The reality is that in this day and age, many of us spend a significant part of our day online. Some of that time is spent doing things that are shared with the public (like this blog post, or things said on twitter). Some of those things we reasonably expect to remain private and confidential (like online banking, online shopping or personal e-mails). Unless we are doing something illegal, the police quite frankly have no business knowing most of what we are up to online.
Citizens in democracies have fought hard for the rights to ensure that their lives are not the subject of unwarranted government oversight. Many around the world still do not enjoy these rights. These rights are now very much under assault by laws that seem well intentioned, but which ultimately undermine important democratic safeguards. It is time for Canadians to stand up for their rights to privacy, their rights to protect their personal information and personal lives and ultimately their right to live in a free and democratic society.

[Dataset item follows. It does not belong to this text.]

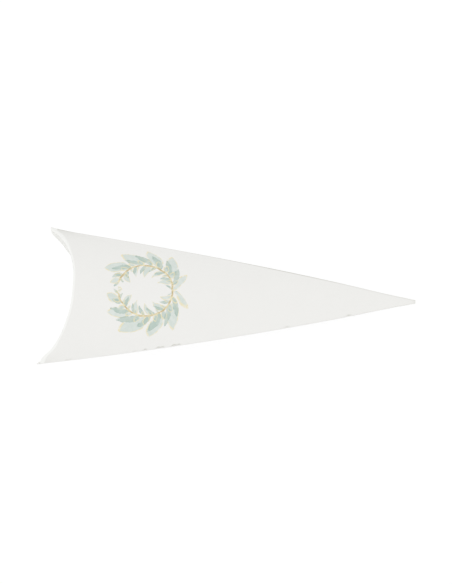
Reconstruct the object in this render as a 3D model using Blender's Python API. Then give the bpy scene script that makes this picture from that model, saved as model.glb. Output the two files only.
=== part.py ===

Further, given that most online crime involves a breach of the victim's online privacy, it is self-defeating to combat online crime by creating even less online privacy. The cyber-surveillance provisions can and should be removed from this bill, and the government, instead of once again tacking the same old bad laws onto another Bill, needs to go back to the drawing board on its whole approach to cyber-surveillance and online privacy and security. Whether they are living online or offline, law-abiding Canadians should be entitled to go about their day to day lives without having to look over their shoulder and wonder who is watching them.